C’est une évidence, mais il est sans doute bon de le rappeler : les abeilles domestiques et sauvages participent de manière importante à la reproduction des végétaux, dont ceux qui assurent notre nourriture. On estime que dans nos régions, plus de 80% des espèces cultivées sont directement ou indirectement tributaires des insectes pollinisateurs. Or, depuis quelques années, une rumeur court dans les milieux apicoles, selon laquelle un nouveau type de pesticide, appliqué directement sur les semences, serait responsable du taux de mortalité anormalement élevé – ou prétendu tel – observé chez les abeilles domestiques.
Tout commence en 1999. Les apiculteurs belges lancent un cri d’alarme devant les pertes importantes de colonies d’abeilles. En fait, le mouvement était parti de France, les apiculteurs français n’hésitant pas à mettre en cause l’utilisation d’insecticides pour l’enrobage de semences, et plus particulièrement deux d’entre eux, l’imidaclopride et le fipronil. Deux insecticides de nouvelle génération, qui sont le plus souvent appliqués sur les semences elles-mêmes par enrobage.
Devant le manque de données fiables – en Belgique comme en France –, le gouvernement wallon a chargé le Pr Eric Haubruge, directeur de l’unité d’ entomologie fonctionnelle et évolutive de la faculté des Sciences agronomiques de Gembloux-université de Liège, de réaliser une étude complète. Financée par la Direction générale opérationnelle de l’agriculture, des ressources naturelles et de l’environnement, celle-ci a débuté en 2004 et s’est clôturée l’an dernier. Très logiquement, la première étape de l’étude a consisté à dresser un état des lieux de la mortalité des abeilles : était-elle anormale? C’est à la fin de l’hiver, lorsque les apiculteurs raniment leurs ruches, que l’on a constaté l’étendue du problème. Le décompte révélait 15 à 20% de mortalité, des chiffres anormaux par rapport aux pertes naturelles estimées entre 5 et 10%. Il y avait donc bien un problème.
Les chercheurs ont essayé de déterminer les facteurs qui pourraient en être responsables : pesticides, environnement agricole (superficie cultivée, type et diversité des cultures, etc.), maladies, parasites et gestion des ruches par l’apiculteur. « Très rapidement, explique Eric Haubruge, nous avons détecté un coupable : le varroa. Cet acarien se niche sur les abeilles, absorbe leur liquide et les affaiblit. Il fait de même sur les larves dont il aspire le contenu.»
Or la lutte contre ce parasite particulièrement tenace est redoutable et les apiculteurs se sentent démunis face à cet adversaire.

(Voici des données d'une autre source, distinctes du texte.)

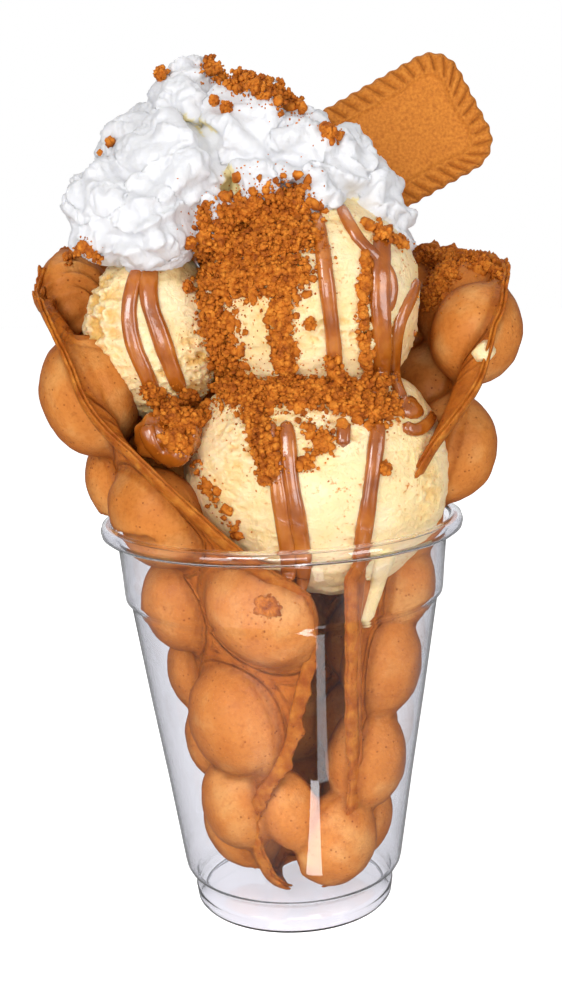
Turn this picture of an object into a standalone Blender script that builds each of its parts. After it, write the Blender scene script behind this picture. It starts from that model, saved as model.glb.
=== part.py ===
"""A bubble waffle rolled into a cone and stood in a clear cup.

The cone holds three scoops of ice cream, whipped cream and a caramelised biscuit. Crumbs and
spread lie on the scoops and are one solid with them. Lengths are in millimetres until
to_metres() shrinks each finished mesh. The front is -Y, and the cup stands on z = 0.
"""
import math
import random

import bmesh
import bpy
from mathutils import Matrix, Vector, noise
from mathutils.bvhtree import BVHTree

METRES_PER_MM = 0.001
GAP = 0.35                      # least clear space between two toppings
ROOM = 0.6                      # how far a solid is swelled when it is cut from its neighbour
FRONT = Vector((0.0, -1.0, 0.0))
EYE_DISTANCE = 200.0            # how far in front the lines start that place the toppings

# The cup: (radius, height) round its wall, from the floor's underside out, up and back inside.
CUP_RIM_RADIUS = 49.0
CUP_HEIGHT = 109.0
CUP_SEGMENTS = 32
CUP_OUTSIDE = (
    (0.0, 3.0), (24.6, 3.0), (25.4, 0.0), (27.0, 0.0), (27.7, 0.8), (27.7, 9.0), (30.4, 12.0),
    (42.0, 87.0), (43.2, 88.4), (44.6, 103.6), (CUP_RIM_RADIUS - 0.7, 104.6),
    (CUP_RIM_RADIUS, 106.8), (47.4, CUP_HEIGHT - 0.4), (45.6, CUP_HEIGHT),
)
CUP_INSIDE = (
    (44.3, 107.8), (43.8, 103.2), (42.4, 88.9), (41.2, 87.4), (29.7, 12.6), (27.0, 9.6),
    (26.6, 3.9), (0.0, 3.9),
)
CUP_ROOM = (                    # what the waffle keeps out of: the floor, wall and lip, swelled
    (0.0, 4.8), (25.8, 4.8), (26.3, 9.8), (29.1, 12.8), (40.6, 87.6), (41.8, 89.1), (43.2, 103.2),
    (43.5, 107.9), (44.9, 109.8), (47.7, 109.8), (49.8, 107.6), (49.8, 1.0),
    (0.0, 1.0),
)

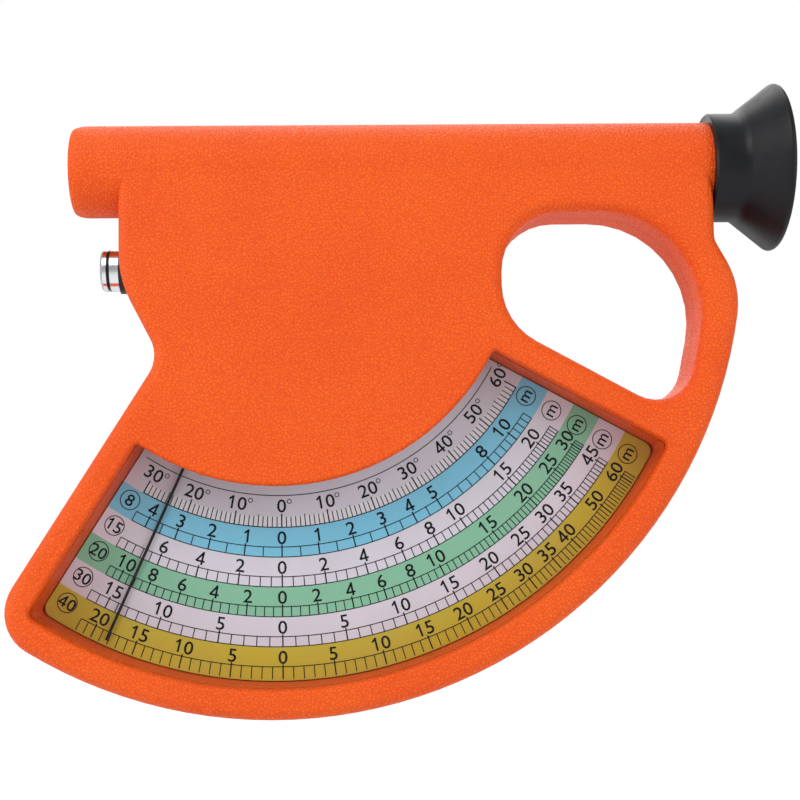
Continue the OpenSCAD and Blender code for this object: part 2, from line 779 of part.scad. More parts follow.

Certains ont essayé des traitements au roténone, produit issu de la carotte sauvage, labellisé “bio”. Hélas, utilisé à mauvais escient, ces traitements se sont avérés très nocifs… pour les abeilles et les apiculteurs ! Selon Eric Haubruge et son équipe, les conclusions s’imposent : « Toutes nos enquêtes, analysées statistiquement, montrent une relation claire entre d’une part la présence du varroa et les traitements utilisés et d’autre part la mortalité des abeilles. »
La responsabilité des varroas ne signifie nullement cependant que les pesticides sont sans danger pour les abeilles. « Cela a fait l’objet d’une autre recherche menée en collaboration avec le Pr Edwin De Pauw, du laboratoire de spectrométrie de masse (CART) de l’ULg et Claude Saegerman, du département d’épidémiologie et d’analyse des risques de la faculté de Médecine vétérinaire », explique le Pr Haubruge. Les premiers résultats* révèlent qu’il n’y a aucune relation entre la mortalité des abeilles et la présence de champs de maïs traité avec l’imidaclopride. En tout cas en Belgique.
*Does Imidacloprid Seeds-“Treated Maize Have an Impact on Honey Bee Mortality?” in Journal of Economic Entomology, April 2009.